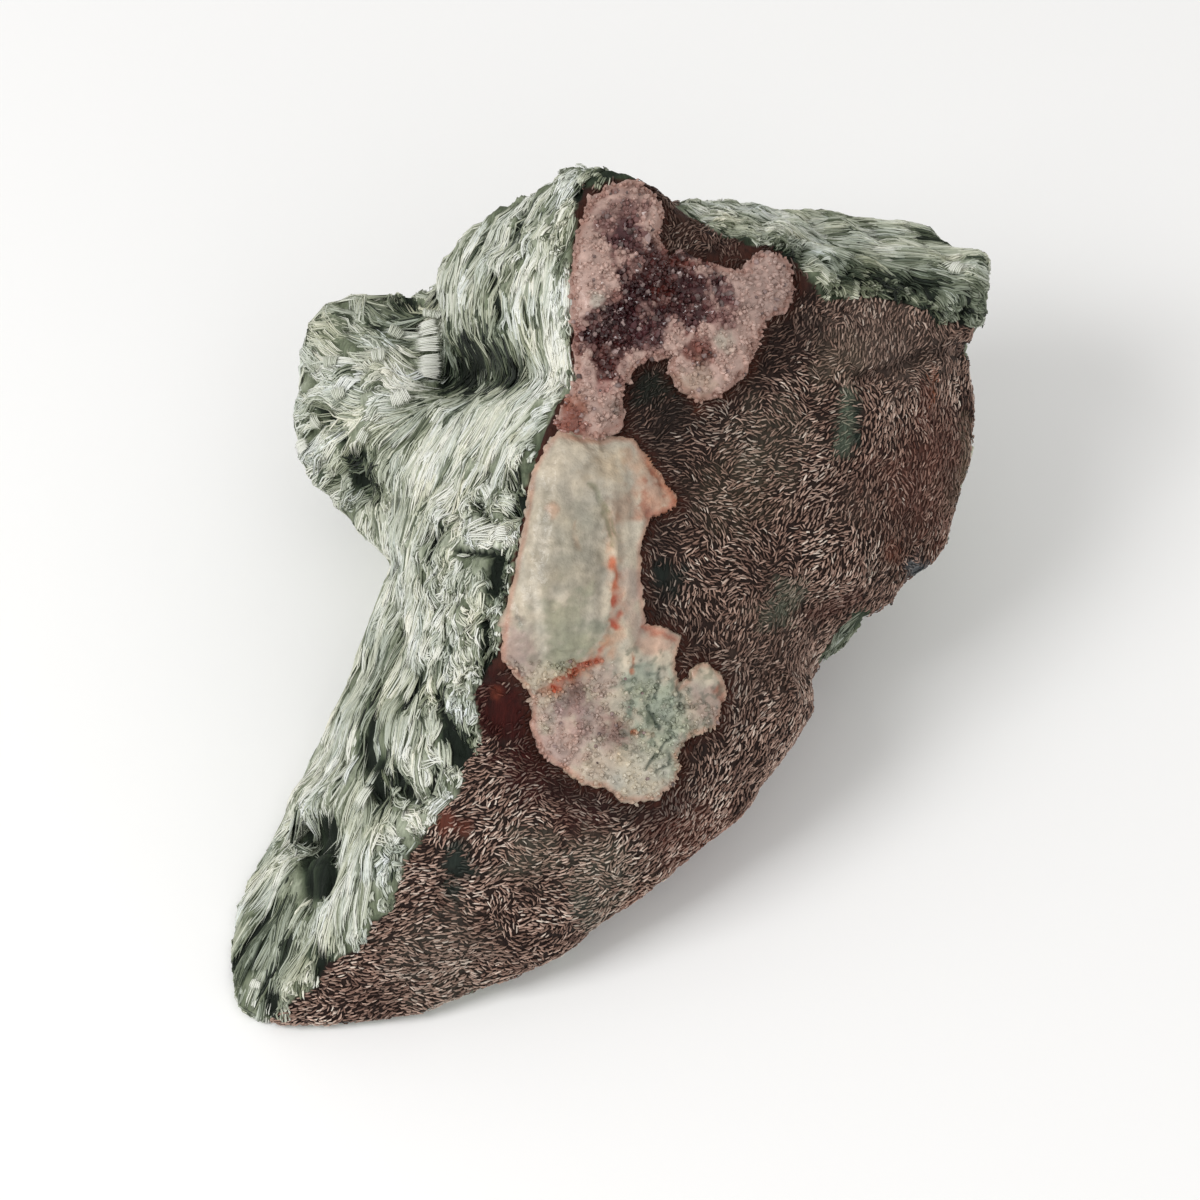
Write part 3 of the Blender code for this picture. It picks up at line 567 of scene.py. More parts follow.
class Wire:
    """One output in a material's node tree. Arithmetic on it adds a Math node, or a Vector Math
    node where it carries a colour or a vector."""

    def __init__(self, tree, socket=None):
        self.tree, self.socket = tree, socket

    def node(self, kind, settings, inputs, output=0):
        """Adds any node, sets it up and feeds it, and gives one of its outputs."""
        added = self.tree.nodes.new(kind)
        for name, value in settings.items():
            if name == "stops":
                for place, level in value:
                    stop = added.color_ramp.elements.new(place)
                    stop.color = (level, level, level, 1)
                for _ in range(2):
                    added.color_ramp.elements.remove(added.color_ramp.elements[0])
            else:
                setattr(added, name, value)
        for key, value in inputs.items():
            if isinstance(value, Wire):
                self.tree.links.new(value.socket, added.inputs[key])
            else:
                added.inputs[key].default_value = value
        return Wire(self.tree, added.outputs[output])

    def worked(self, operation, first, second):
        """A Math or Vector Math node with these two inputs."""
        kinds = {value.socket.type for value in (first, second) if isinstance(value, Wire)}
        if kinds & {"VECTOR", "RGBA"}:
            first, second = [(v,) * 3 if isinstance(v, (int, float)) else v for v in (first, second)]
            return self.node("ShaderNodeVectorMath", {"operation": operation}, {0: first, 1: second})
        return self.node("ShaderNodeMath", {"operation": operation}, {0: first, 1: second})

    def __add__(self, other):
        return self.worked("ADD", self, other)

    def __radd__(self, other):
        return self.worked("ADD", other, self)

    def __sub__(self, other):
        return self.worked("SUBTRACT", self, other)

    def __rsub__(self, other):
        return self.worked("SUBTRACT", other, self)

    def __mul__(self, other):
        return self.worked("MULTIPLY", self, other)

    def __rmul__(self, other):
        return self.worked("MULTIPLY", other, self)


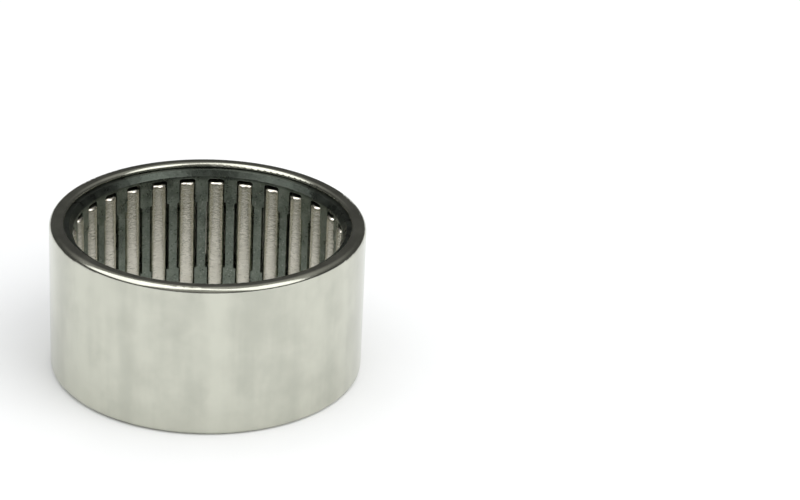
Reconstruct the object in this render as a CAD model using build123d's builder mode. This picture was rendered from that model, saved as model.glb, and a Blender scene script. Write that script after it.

▶ [Stated problem]:
Locate all lines in the listing above with the word "picture" and copy them.

▶ [Expected answer]:
Write part 3 of the Blender code for this picture. It picks up at line 567 of scene.py. More parts follow.
Reconstruct the object in this render as a CAD model using build123d's builder mode. This picture was rendered from that model, saved as model.glb, and a Blender scene script. Write that script after it.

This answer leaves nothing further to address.